The struggle to keep the chains sharpened and to have the time before the day’s light had faded too low to safely cut wood for the evening. Gathering up wood to “burn” has been my game for months and the only real source of heat in my home since the old wall propane furnaces had played out and were not repairable or safe to use any longer.


It was late last year that a dear friend, Diana Duran, held an Open House for a property she had restored as an investment. I wanted to see it and then be able to encourage others to look too. It was late in the day and I was really pleased that the Open House was still in progress. What a darling home it would be for a new family in an established neighborhood. What I discovered actually has changed my life. It wasn’t the home, the construction, the comfortable layout, it was the heat. The contractor was still in the building completing the finishing touches so he was able to explain how the system was installed and how efficient it was to use for both heating and cooling the home. I walked away wondering if I could ever afford a ductless heat pump for my own home.


Let me tell you a little more about my home. It is rather quirky, as you might have imagined a place I would live might be. But more so, it is home-made. And was made on a budget with my dad and I the contractors, the builders, the insulators, the mud and tapers and painters. We did it all but the plumbing and some of the brickwork on a chimney. I never got a loan and paid as we did the work. We laid car-siding on the floors and porch flooring throughout the house, sanded and varnished and hoped it would last long enough to be covered in a few years when I could afford to lay carpeting. As it turned out, I never laid the carpet, I learned to care for the pine floors, taking our shoes off at the door and waxing and bluffing the floors to keep them looking almost brand new all these years later.


A husband helped me add on a second half of the house, same kind of floors. But neither side ever had adequate heat, as we used wall furnaces and never spent the money for a real heating and air-conditioning system with ducts and such. Just didn’t ever had the funds to do it. So, the real source for heat was the wood shoved into the wood stove throughout the harshest winter nights.
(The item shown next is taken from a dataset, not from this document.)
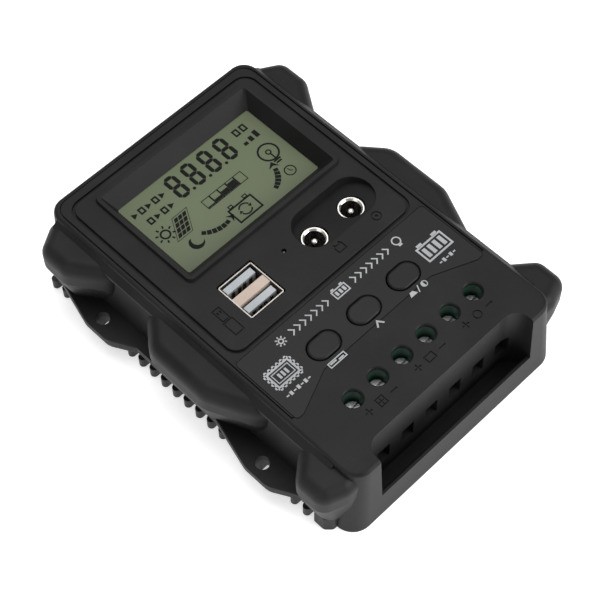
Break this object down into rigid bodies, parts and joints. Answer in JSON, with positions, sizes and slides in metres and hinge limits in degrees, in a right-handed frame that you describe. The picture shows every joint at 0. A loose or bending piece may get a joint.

This fall, I made the decision to be like Diana Duran and purchase the system I had seen. It required an electrical upgrade and the electrician said as he was leaving, they would be back after the holidays to complete the installation. Thanksgiving passed and I knew winter was going to be easy. Then more weeks passed, still no word from the professionals, then Christmas and we cut more wood just in case. Then, the day before the end of this year, with real winter looming, 3 truck loads of men came down my country road and installed and set up and wired my home so the heat pumps made by Mitsubishi could begin doing what all the wood has done for me through the coldest nights: getting up every 2 hours to add the wood, maneuver the ashes, stoke the fire. All my adult winters in this home, 40 plus years. Until 14 days ago.


This evening I am wishing each of you warm nights and shiver-less mornings. Be kind to old women who may still be cutting wood. Give them a hand, take out the ashes, bring in the kindling and if you would bend down and start that fire and warm that little front room. Stand there together and warm your selves by the fire because you will know nothing is more satisfying than a wood burning fire nothing warmer, but nothing in the modern world harder.


So, on this coldest night of the year, I will rest a whole lot easier knowing as long as the electricity keeps my new appliance blowing, this little woman is easing into the modern living with a great appreciation to all who came down that lane to work together to make it possible. And as you might have guessed, the little shed is filled and ready to provide the backup should it be needed!